__What the task asks__.
Write out all the material exactly. Leave nothing out.

__Recorded information__.
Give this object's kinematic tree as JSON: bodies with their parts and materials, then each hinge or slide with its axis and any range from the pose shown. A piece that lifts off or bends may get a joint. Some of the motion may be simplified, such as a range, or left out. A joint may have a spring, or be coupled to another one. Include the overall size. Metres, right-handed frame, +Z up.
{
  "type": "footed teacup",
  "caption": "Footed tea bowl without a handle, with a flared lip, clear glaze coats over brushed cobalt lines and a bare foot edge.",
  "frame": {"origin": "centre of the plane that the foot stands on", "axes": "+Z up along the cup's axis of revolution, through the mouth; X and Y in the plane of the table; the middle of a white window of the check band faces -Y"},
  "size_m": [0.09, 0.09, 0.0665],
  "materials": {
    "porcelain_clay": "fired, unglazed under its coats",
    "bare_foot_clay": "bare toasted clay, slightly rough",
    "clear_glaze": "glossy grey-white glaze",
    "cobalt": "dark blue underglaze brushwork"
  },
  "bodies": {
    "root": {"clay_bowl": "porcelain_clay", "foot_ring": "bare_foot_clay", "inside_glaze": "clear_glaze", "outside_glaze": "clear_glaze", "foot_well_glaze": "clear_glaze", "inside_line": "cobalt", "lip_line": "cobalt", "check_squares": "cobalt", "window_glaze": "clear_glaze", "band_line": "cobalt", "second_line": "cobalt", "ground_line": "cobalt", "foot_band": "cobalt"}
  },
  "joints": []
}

__Answer to this exercise__.
Give this object's kinematic tree as JSON: bodies with their parts and materials, then each hinge or slide with its axis and any range from the pose shown. A piece that lifts off or bends may get a joint. Some of the motion may be simplified, such as a range, or left out. A joint may have a spring, or be coupled to another one. Include the overall size. Metres, right-handed frame, +Z up.
{
  "type": "footed teacup",
  "caption": "Footed tea bowl without a handle, with a flared lip, clear glaze coats over brushed cobalt lines and a bare foot edge.",
  "frame": {"origin": "centre of the plane that the foot stands on", "axes": "+Z up along the cup's axis of revolution, through the mouth; X and Y in the plane of the table; the middle of a white window of the check band faces -Y"},
  "size_m": [0.09, 0.09, 0.0665],
  "materials": {
    "porcelain_clay": "fired, unglazed under its coats",
    "bare_foot_clay": "bare toasted clay, slightly rough",
    "clear_glaze": "glossy grey-white glaze",
    "cobalt": "dark blue underglaze brushwork"
  },
  "bodies": {
    "root": {"clay_bowl": "porcelain_clay", "foot_ring": "bare_foot_clay", "inside_glaze": "clear_glaze", "outside_glaze": "clear_glaze", "foot_well_glaze": "clear_glaze", "inside_line": "cobalt", "lip_line": "cobalt", "check_squares": "cobalt", "window_glaze": "clear_glaze", "band_line": "cobalt", "second_line": "cobalt", "ground_line": "cobalt", "foot_band": "cobalt"}
  },
  "joints": []
}